Для Панофского центрический взгляд, которому итальянцы придали научный статус и научную функцию, представляет собой кульминацию целой серии экспериментов, как успешных, так и неудачных. Даже если Север «научился выстраивать правильную конструкцию эмпирическим путем», без этого пути нельзя было обойтись: «Легко увидеть, что художественное овладение этим систематическим (ренессансным. – Р. Р.) пространством, не только бесконечным и гомогенным, но еще и изотропным, предполагало прохождение средневекового этапа – и это несмотря на кажущуюся схожесть поздней римско-эллинистической живописи с Новым временем» [16] . Ни византийское искусство, ни готика самостоятельно не могли бы пойти по такому пути: для этого понадобилось их слияние. «Современная» перспектива родилась в тот момент, «когда чувство пространства, свойственное северной готике, подкрепленное контактом с архитектурой и особенно со скульптурой, познакомилось с изображением зданий и пейзажа, фрагментарно сохраненным византийской живописью, и на этой основе создало нечто новое и единое».
16
Позиции Панофского близко суждение Августа Шмарзова о Ринтелене, попытавшегося представить фрески Ассизи как этап поступательного движения к пространству в искусстве Возрождения: «Историко-художественные концепции Ринтелена объяснимы через его близкое знакомство с Ренессансом и соответствующими теориями Фидлера, Гильдебранда и Маре, с которыми его объединяет уверенность в том, что цель всякого искусства состоит в разъяснении видимого мира и подчинении его логике, словно бы не существовало в нем ни периодов, ни стилей, ни даже различных форм изобразительности» (Schmarsow A. Kompositionsgesetze der Franzlegende in der Oberkirche zu Assisi. Leipzig: Hiersemann, 1918. S. 136).
Панофский старается подкрепить свое видение итальянской перспективы как выражение интеллектуального развития ссылками на некое «мировоззрение» (Weltanschauung), в хронологическом плане более позднее. С точки зрения «феноменологии познания» концепции мироздания Джордано Бруно или даже Николая Кузанского вряд ли позволяют найти истоки системы перспективы в мире идей.
В «Принципах формирования западноевропейской живописи XV в.» Отто Пехт исходит из совершенно иного представления о западноевропейском искусстве.
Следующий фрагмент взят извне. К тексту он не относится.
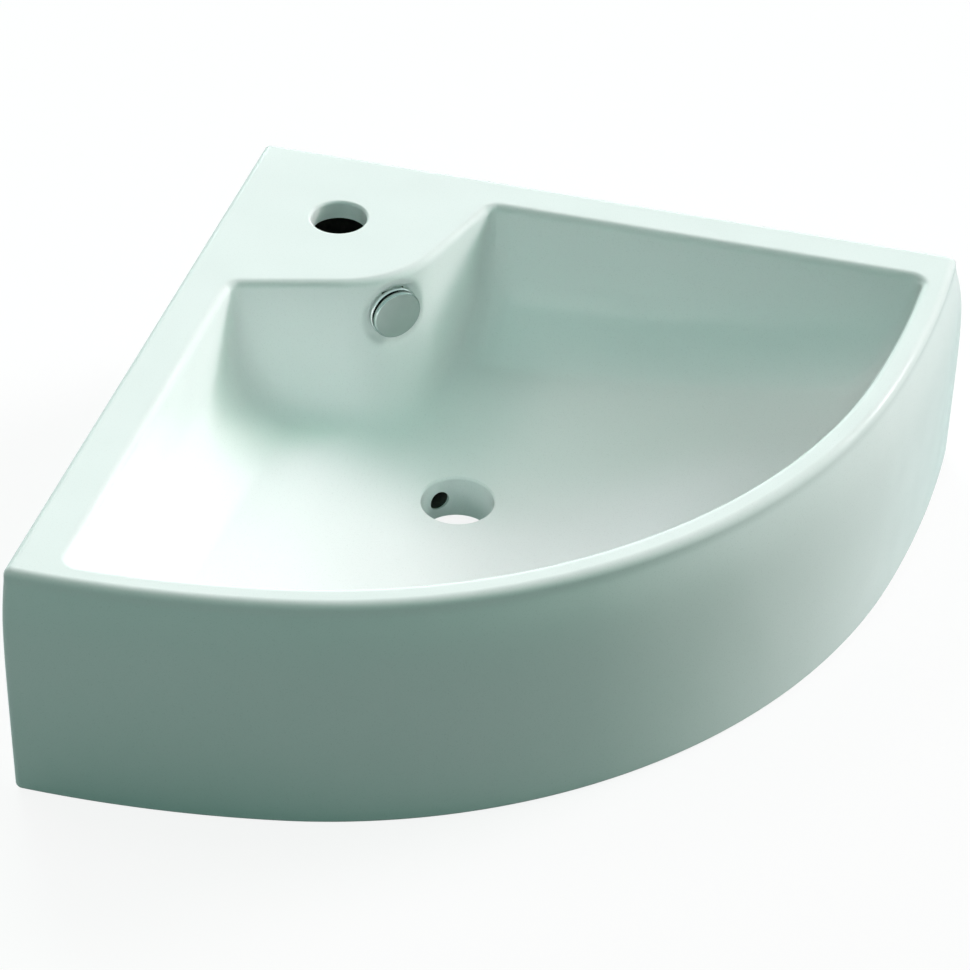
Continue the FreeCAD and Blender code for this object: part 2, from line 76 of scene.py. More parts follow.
def flare(depth):
    """How far the front stands out at a depth: a cubic between each two set points,
    which at each point has the slope that the points on both sides of it give."""
    slope = np.gradient(FLARE_REACH, FLARE_DEPTH)
    after = min(np.searchsorted(FLARE_DEPTH, depth, "right"), len(FLARE_DEPTH) - 1)
    low, high = FLARE_DEPTH[after - 1], FLARE_DEPTH[after]
    share, length = (depth - low) / (high - low), high - low
    bend_share = share ** 2 * (3 - 2 * share)
    bulge = slope[after - 1] * (1 - share) - slope[after] * share
    return (FLARE_REACH[after - 1] * (1 - bend_share) + FLARE_REACH[after] * bend_share
            + length * share * (1 - share) * bulge)


def arc(centre_p, centre_q, radius, start, end):
    """Points at radius from a centre, at angles that run evenly from start to end."""
    angle = start + (end - start) * SHARE
    return np.stack([centre_p + radius * np.cos(angle), centre_q + radius * np.sin(angle)], -1)


def line(start_p, start_q, end_p, end_q):
    """Points that run evenly along a straight line."""
    return np.stack([start_p + (end_p - start_p) * SHARE,
                     start_q + (end_q - start_q) * SHARE], -1)


def front_parts(side, front, corner):
    """The front from its middle to the back wall: an arc about a point of the diagonal,
    a wider arc about a point of the back wall's line, and a round corner that touches
    both that arc and the straight side."""
    reach = END_RADIUS - front
    corner_p = END_CENTRE + np.sqrt((reach - corner) ** 2 - (side + corner) ** 2)
    turn = np.arctan2(side + corner, corner_p - END_CENTRE)
    return [arc(MIDDLE_CENTRE, MIDDLE_CENTRE, reach - ARC_SHIFT, np.pi / 4, END_ARC),
            arc(END_CENTRE, 0 * side, reach, END_ARC, turn),
            arc(corner_p, side + corner, corner, turn, -np.pi / 2)], corner_p


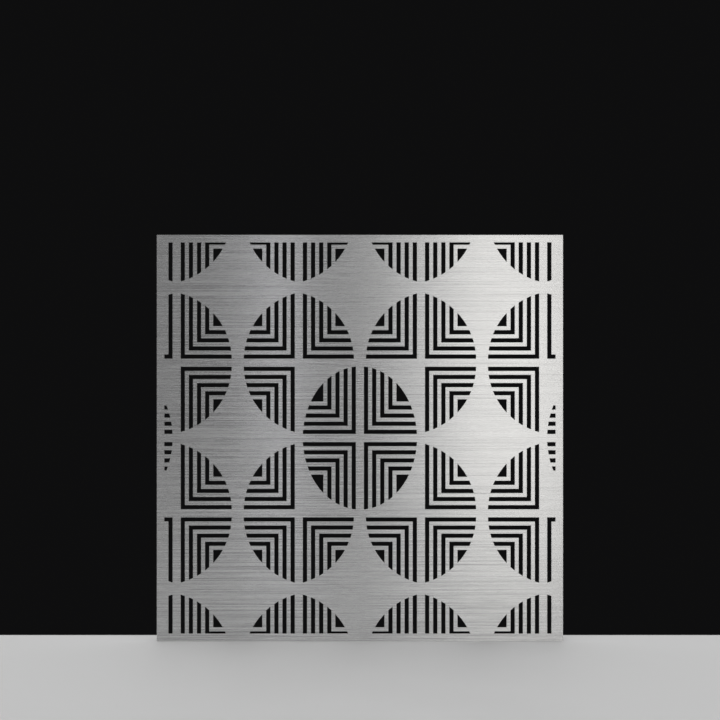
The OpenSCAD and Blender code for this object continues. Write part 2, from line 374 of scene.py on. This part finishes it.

Перспектива, по его мнению, не относится ни к области эстетики, ни к области «символики». Проблема пространства, в отличие от Панофского, вовсе не делается у него центральной в истории современной живописи: «законная сфера эстетики – это план (Fl"ache), воображаемая проекция на оптической поверхности».
Учитывая иллюзию трехмерного изображения, обоснованность понятия плана не вызывает сомнений. А значит, и картина подчиняется «двум взаимозависимым упорядочивающим принципам». «Область, управляемая одним из этих принципов, выходит за рамки изображения, последовательность же планов, вычерченных контурами, порождает самостоятельную целостность». Этот ограниченный контуром план есть проекция всякого предмета и всякой фигуры на плоскость картины, он, конечно, обладает определенным «эффектом пространственной иллюзии», но «контур» предмета придает ему и «значение сугубо плоскостное» (Fl"achenwert). Спроецированные планы зачастую представлены предметами, в изобразительном пространстве далеко друг от друга отстоящими, но, как отмечает Пехт на примере нидерландской живописи, сама «организация» (Gestaltung) планов и создает картину: «Не следует думать, что в нидерландской живописи изобразительная фантазия произвольно расставляет фигуры и предметы в реальном пространстве, она организует план, план как проекцию. Картину нужно читать сверху вниз, или, скорее, от заднего плана к переднему». Такую последовательность очерченных контуром планов в нидерландской живописи Пехт называет Bildmuster, позаимствовав этот термин у Теодора Хетцера. Bildmuster, или «изобразительный шаблон», это нечто вроде архимедовых «плавающих весов», на которых измерен даже формат картины. Поскольку любой спроецированный на плоскость план может, в свою очередь, стать планом проекции для другой формы (Пехт приводит в пример «Меродский алтарь» Флемальского Мастера, где на «Благовещение» спроецирован план кувшина), «ни один участок живописной поверхности не может считаться в полной мере “фоном” и “фигурой”, как в раннем Средневековье с его золотым или абсолютно пустым фоном, и поэтому всякая спроецированная форма амбивалентна» (илл. 3).
ИЛЛ. 3. Робер Кампен (Флемальский Мастер). Алтарь Мероде. Нью-Йорк, музей Метрополитен. <http://commons.wikimedia.org/wiki/Category: M%C3%83%C2%A9 rode_Altarpiece>
Вот мы и вернулись к потенциальной равнозначности между «фигурой» и «фоном», в которой Ригль, как мы видели, нашел актуальность древних. В этой равнозначности, по Пехту, основной вклад Севера – точнее говоря, Нидерландов – в формирование искусства Нового времени: «Когда неорганическое, неодушевленное – мебель и утварь – обретают в соотношении планов равные права с человеком и, одновременно с этим, становятся чем-то вторичным, тогда единство видимого мира можно считать достигнутым». И для Панофского такое единство – необходимое условие для того, чтобы изображение пространства сделало первый шаг на пути к объективности. Пехт же считает, что оно как бы плоть от плоти компактного и лаконичного «изобразительного шаблона». В чем Панофский видит выражение «средневекового этапа», по необходимости предшествовавшего новому взгляду Возрождения? «Средневековье должно было сначала породить “массивный стиль” (Massenstil), чтобы в нем сформировался гомогенный субстрат для такого типа изображения, без которого невозможно было представить себе ни бесконечность пространства, ни его безразличие к направлению».